The health angle (because sustainability isn’t just carbon)

Noise is an underrated part of well-being. Protect your sleep on the road and you protect your immune system, your decision-making, and your mood. WHO guidance ties environmental noise to health risks; protect yourself and you’ll travel better. Earplugs are a tiny item with big returns.

* LCA (Life Cycle Assessment) is a “cradle-to-grave” measure of a product’s total environmental impact – from raw materials and manufacturing to transport, use, and end-of-life – so you can compare options fairly.

How I think about “Made in China”

I manufacture in China and I care deeply about quality. Here’s my approach:

Write tight specs. Materials, coatings, stress/temperature ranges, IP ratings, connectors, packaging drop tests – clear and measurable. Audit and test. Approve samples, document failure modes, demand fixes, re-test.
Design for repair. Spare parts, access to fasteners, standard screws, and non-destructive opening.
Measure field performance. Warranty cases, root causes, and action loops back to design and supplier.

You can source high-quality, responsibly made products in China. You can also buy junk anywhere. The lever in your hand is how and what you buy, and how long you keep it.

So no, the problem is not “China.” The problem is the easy habit of buying low, throwing away, and repeating. When you stop buying crap, you exit that loop. And when enough people do it, factories and brands notice – because of the demand for shift.

Final thought: live lighter, not smaller

I’m not asking you to be perfect or to count grams.

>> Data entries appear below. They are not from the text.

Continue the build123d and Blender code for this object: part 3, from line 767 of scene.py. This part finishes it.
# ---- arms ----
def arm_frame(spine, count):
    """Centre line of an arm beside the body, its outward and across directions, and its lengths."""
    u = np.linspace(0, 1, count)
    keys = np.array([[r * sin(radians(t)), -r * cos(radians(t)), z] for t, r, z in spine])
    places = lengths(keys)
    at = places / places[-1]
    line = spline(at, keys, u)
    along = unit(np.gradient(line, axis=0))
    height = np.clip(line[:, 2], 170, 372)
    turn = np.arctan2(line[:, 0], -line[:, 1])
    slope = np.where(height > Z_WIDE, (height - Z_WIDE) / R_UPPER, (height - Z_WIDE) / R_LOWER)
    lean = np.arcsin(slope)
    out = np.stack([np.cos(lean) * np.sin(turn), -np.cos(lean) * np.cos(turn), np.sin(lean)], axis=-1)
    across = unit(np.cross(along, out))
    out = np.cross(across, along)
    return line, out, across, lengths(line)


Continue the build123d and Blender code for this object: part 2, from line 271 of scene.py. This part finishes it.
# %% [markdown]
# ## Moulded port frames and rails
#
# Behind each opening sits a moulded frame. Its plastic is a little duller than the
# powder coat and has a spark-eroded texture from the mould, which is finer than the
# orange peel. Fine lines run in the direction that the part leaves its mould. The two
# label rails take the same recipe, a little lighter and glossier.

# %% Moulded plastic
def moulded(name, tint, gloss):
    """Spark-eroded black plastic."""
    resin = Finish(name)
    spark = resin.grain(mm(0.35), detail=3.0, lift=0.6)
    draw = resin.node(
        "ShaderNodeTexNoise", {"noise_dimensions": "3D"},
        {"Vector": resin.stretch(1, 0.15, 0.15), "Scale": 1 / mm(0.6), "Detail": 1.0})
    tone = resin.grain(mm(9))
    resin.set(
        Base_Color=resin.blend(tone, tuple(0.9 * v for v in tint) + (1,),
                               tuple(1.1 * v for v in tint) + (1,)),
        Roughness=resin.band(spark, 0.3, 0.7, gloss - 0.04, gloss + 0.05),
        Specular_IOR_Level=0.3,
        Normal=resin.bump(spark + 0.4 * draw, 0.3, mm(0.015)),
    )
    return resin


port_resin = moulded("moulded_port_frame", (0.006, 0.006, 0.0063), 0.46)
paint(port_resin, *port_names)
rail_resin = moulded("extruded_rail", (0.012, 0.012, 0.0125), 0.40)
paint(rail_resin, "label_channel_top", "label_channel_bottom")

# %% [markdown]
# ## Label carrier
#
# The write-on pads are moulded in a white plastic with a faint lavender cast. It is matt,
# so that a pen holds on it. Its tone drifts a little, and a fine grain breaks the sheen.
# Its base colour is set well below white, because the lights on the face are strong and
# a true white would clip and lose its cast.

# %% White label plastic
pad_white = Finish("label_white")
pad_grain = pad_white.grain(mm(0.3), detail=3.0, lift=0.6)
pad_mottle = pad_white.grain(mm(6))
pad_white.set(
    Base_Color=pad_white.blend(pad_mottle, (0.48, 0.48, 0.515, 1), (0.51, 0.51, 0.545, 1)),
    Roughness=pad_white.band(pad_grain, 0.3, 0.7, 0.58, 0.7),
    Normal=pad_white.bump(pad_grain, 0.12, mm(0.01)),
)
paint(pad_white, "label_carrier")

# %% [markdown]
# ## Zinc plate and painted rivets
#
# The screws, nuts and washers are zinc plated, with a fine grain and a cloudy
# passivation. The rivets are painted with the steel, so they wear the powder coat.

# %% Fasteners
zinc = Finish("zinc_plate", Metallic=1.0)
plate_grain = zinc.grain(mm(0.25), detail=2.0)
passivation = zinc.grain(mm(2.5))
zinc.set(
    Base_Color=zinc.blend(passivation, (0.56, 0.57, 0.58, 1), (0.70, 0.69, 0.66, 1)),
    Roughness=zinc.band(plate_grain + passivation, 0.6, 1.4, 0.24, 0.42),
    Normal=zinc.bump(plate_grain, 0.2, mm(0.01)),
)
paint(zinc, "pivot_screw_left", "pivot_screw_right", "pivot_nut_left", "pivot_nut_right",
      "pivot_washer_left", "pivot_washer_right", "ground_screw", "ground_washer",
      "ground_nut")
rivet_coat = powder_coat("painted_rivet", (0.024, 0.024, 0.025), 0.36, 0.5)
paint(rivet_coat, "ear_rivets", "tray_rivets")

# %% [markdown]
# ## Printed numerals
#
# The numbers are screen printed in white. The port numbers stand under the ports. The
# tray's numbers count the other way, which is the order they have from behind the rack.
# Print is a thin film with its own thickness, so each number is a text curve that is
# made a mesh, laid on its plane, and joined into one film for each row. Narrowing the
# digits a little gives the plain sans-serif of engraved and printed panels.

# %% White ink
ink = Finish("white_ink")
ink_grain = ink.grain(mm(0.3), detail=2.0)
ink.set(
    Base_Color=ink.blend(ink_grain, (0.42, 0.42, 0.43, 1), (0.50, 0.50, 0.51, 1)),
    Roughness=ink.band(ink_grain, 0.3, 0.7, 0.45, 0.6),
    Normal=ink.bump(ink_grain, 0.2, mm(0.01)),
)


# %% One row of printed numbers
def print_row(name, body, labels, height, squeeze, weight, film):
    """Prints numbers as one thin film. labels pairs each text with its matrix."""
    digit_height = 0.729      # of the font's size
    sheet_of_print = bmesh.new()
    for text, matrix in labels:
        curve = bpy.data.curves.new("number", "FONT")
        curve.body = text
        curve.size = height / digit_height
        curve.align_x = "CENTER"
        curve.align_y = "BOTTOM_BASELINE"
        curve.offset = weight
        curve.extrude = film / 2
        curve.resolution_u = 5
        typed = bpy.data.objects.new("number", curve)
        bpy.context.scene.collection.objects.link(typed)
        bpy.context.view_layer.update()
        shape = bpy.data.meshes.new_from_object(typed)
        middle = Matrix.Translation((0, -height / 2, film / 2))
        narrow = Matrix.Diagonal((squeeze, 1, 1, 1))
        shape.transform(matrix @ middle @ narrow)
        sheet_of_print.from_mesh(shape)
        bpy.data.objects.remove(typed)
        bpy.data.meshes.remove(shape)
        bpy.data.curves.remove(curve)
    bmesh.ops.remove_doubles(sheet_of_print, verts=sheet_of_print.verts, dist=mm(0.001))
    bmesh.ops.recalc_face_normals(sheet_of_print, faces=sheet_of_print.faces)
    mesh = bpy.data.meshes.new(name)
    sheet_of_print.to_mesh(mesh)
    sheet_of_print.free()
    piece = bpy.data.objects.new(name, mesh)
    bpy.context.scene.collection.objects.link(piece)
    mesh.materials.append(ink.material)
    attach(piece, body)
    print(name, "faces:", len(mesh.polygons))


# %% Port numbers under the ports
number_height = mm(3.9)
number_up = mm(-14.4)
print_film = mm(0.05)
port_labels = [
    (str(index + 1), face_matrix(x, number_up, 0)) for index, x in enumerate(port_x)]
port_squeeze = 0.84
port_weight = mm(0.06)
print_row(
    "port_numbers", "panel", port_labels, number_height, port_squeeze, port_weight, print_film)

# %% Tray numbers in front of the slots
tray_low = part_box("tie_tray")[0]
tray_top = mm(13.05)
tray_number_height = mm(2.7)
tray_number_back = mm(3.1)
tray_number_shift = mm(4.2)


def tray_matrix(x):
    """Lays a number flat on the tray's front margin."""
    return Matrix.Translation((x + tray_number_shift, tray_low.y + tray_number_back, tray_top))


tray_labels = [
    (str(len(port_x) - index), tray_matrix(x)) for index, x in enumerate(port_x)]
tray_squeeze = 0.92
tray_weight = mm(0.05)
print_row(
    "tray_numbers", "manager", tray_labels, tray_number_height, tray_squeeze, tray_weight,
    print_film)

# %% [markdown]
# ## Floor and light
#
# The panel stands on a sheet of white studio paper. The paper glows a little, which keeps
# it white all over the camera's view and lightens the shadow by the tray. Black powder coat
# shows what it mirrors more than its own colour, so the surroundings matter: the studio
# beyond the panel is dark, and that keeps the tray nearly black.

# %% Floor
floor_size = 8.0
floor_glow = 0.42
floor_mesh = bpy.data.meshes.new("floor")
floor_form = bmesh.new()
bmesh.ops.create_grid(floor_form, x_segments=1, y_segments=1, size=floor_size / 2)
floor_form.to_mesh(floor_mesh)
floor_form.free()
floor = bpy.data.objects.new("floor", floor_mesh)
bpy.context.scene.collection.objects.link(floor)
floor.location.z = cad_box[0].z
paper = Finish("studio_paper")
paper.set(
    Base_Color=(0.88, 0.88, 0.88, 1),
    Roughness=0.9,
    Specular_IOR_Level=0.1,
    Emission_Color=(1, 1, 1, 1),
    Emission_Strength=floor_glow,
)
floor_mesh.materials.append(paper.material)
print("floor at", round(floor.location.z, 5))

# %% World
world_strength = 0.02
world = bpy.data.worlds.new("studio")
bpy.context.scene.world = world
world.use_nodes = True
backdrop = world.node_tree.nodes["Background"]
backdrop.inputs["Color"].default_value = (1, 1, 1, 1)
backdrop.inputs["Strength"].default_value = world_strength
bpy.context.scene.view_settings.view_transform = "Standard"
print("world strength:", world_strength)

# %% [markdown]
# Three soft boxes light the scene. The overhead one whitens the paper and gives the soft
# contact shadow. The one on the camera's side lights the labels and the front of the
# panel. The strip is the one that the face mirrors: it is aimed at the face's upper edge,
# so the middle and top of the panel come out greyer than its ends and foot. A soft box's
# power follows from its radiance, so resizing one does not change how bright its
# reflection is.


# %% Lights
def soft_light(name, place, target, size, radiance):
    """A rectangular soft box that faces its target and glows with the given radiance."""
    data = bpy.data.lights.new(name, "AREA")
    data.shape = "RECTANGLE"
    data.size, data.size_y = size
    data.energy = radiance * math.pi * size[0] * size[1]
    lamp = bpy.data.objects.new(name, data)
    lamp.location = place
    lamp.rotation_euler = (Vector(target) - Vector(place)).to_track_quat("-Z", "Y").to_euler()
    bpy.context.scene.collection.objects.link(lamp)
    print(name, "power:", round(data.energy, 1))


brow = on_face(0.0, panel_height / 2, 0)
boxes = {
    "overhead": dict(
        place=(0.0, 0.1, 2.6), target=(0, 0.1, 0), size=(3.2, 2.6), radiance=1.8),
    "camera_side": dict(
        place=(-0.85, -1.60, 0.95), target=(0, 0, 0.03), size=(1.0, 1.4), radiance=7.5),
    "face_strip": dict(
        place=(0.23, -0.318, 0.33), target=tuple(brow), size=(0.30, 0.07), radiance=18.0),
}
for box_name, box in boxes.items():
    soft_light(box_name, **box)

I’m asking you to own fewer things you trust, use them every day, and stop outsourcing your choices to freebies and corner-shop packaging. There’s still a long way to go, so think of it this way: if not today, when is the best time to start checking your own decisions and setting an example for the people around you?

Travel feels better. Work feels calmer. And your footprint drops – not because you said the right words, but because you changed your routine.

This is how we shift the system. We spec better. We carry better. We consume less junk. We sleep better. And we keep moving.